Getting there early is a shape decision. The Melges 40 is relatively narrow with flat aft sections, so once the boat is powered up and heeled, those flat run sections present a small effective angle of attack to the flow and generate hydrodynamic lift like a low-aspect planing surface. As speed rises the lift grows, the hull rises and trims, wetted surface and therefore viscous drag fall, and buoyant support converges toward zero — the boat stops pushing water aside and starts skimming over it. Combined with the ultralight displacement, that means it planes early and keeps accelerating rather than piling into a wave-making wall around Fn ≈ 1.0. The narrow beam is a deliberate light-air hedge: it keeps upright wetted surface and drag modest when the boat is not planing, and because righting moment comes from the canting keel rather than from form stability, the boat does not pay the light-air drag penalty a very wide, initially stiff hull would. The design reasoning behind these compromises is explored in race-boat design philosophy.
What separates two identical boats: execution
Here is the honest conclusion. In a strict one-design class the hull, rig, keel and sail plan are fixed across the fleet, so the hardware sets a shared ceiling — it cannot win the race for you. What separates identical boats is execution: forestay and shroud tension matched to the day, disciplined keel-cant and canard timing through every transition, crew weight placed and moved cleanly, faired and undamaged foils, reliable 24 V power and hydraulics, and manoeuvres that bleed the least speed. Good looks like a boat locked in its groove that changes gear early into gusts and lulls and exits tacks and gybes back at target speed and target VMG. Bad looks like a fast boat sailed in the wrong mode — over-heeled so the foils and rudders lose bite, under-trimmed so the square top stalls, or fumbling the keel-cant and board through the corners — giving back in the puffs exactly the speed the physics should be paying out.
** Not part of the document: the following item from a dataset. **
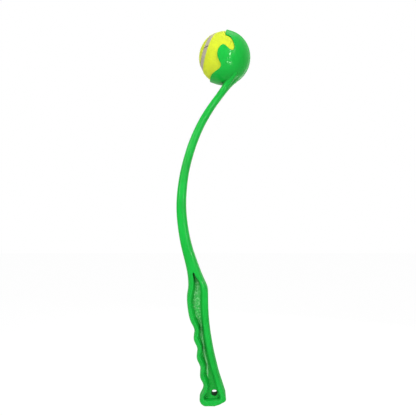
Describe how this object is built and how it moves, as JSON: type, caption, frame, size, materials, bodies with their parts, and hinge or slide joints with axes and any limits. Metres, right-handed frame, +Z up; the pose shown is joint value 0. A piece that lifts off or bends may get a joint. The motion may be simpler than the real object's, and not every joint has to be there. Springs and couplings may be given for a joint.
{
  "type": "dog ball launcher",
  "caption": "One-piece moulded throwing stick with a lobed ball cup, a curved shaft and a finger-grooved grip with a hanging hole, holding a felt tennis ball",
  "frame": {"origin": "centre of the hanging hole, in the stick's middle plane", "axes": "+Z runs up the stick from the grip to the cup, +Y is the hanging hole's axis, -X is the finger side that the cup opens to"},
  "size_m": [0.0987, 0.0692, 0.4958],
  "materials": {
    "green_plastic": "glossy moulded green plastic",
    "core_rubber": "black rubber",
    "yellow_felt": "bright yellow felt",
    "seam_rubber": "matt grey rubber"
  },
  "bodies": {
    "launcher": {"launcher_stick": "green_plastic"},
    "ball": {"core_half_upper": "core_rubber", "core_half_lower": "core_rubber", "felt_panel_near": "yellow_felt", "felt_panel_far": "yellow_felt", "ball_seam": "seam_rubber"}
  },
  "joints": [
    {"name": "ball_release", "type": "slide", "parent": "launcher", "child": "ball", "axis": [-0.9537, 0, 0.3007], "range_m": [0, 0.09]}
  ]
}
That is the practical lesson for a serious sailor: speed is a system, and the crew is part of it. The design hands you a light, stiff, powerful, controllable platform sitting past the planing threshold whenever the breeze allows; the discipline you bring to trim, tuning, handling and maintenance decides how much of that potential reaches the water. For the whole boat, see the Melges 40 systems guide; for the wider set of speed and technique explainers, browse the Labs; and for the vocabulary used here, the sailing terms glossary.
Frequently asked questions
- Is the Melges 40 fast because it is light?
- Light displacement is necessary but not sufficient. Public figures put the boat near 3,250 kg lightship — verify against the class rules — which gives a displacement-to-length ratio around 66, deep in ultralight planing territory and roughly 800 kg under a Fast 40+. But low mass only pays if the structure is stiff enough to transmit rig and keel loads without flexing, and if there is enough righting moment to carry sail. On the Melges 40 the canting bulb, the carbon laminate stiffness and the 72/49/200 m² sail wardrobe are what convert saved kilograms into acceleration. Lightness sets the ceiling; the rest of the system reaches it.
- What is the single biggest speed factor on a Melges 40?
- In a strict one-design fleet the naval architecture is frozen, so execution is the largest variance. Every hull shares the same polar; sail trim, forestay and shroud tension, keel-cant timing, crew-weight placement, foil fairness and repeatable manoeuvres decide how close a crew sails to that polar. Two identical boats separate on mode discipline through transitions — holding target VMG, changing gear early into gusts, exiting tacks and gybes at speed — not on hardware. The boat rewards crews who keep it locked in the groove and punishes those who let it over-heel or under-trim.
- How does the canting keel actually make the boat faster?
- Righting moment scales with the horizontal lever arm of the ballast, RM = weight × arm. Canting the 1,100 kg lead bulb to 45° swings its centre of gravity roughly 2.4 m to windward (lever ≈ fin length × sin45°), adding on the order of 2,600 kgf·m of righting moment — approximately double what the full 750 kg crew contributes on the rail. Treat those lever figures as approximate and verify against class documentation. That extra moment lets the boat stand up under a huge sail plan and stay flat, so power goes into forward drive instead of heel and leeway. It is Grand Prix righting moment without the displacement penalty of a heavy fixed keel.
- Can a Melges 40 race offshore?
- It is engineered as an inshore and coastal Grand Prix weapon for windward-leeward and short-course racing, not ocean passages. Any offshore use depends entirely on the event, its OSR safety category, the boat's preparation and the crew's experience. The very features that make it quick — ultralight displacement, a powered canting keel dependent on a 24 V hydraulic system, and early planing — favour closed-course racing where the keel actuator, batteries and structure are monitored between short races rather than driven hard through a seaway for days.
- Why does it need twin rudders?
- A beamy, powered-up hull heels and lifts its centreline clear of the water, so a single centred blade can ventilate — draw air down from the surface, where density drops by roughly 1000× and the foil loses grip — exactly at peak boat speed, which is how boats broach. Twin rudders are canted outboard so the leeward blade stands vertical and stays fully immersed at working heel while the windward blade lifts clear. That gives progressive, positive steering grip reaching and downwind. It is what lets owner-drivers push at 20-plus knots with the bow up instead of feathering to keep the stern in. Without it the power the keel and sails create would be unusable in a breeze.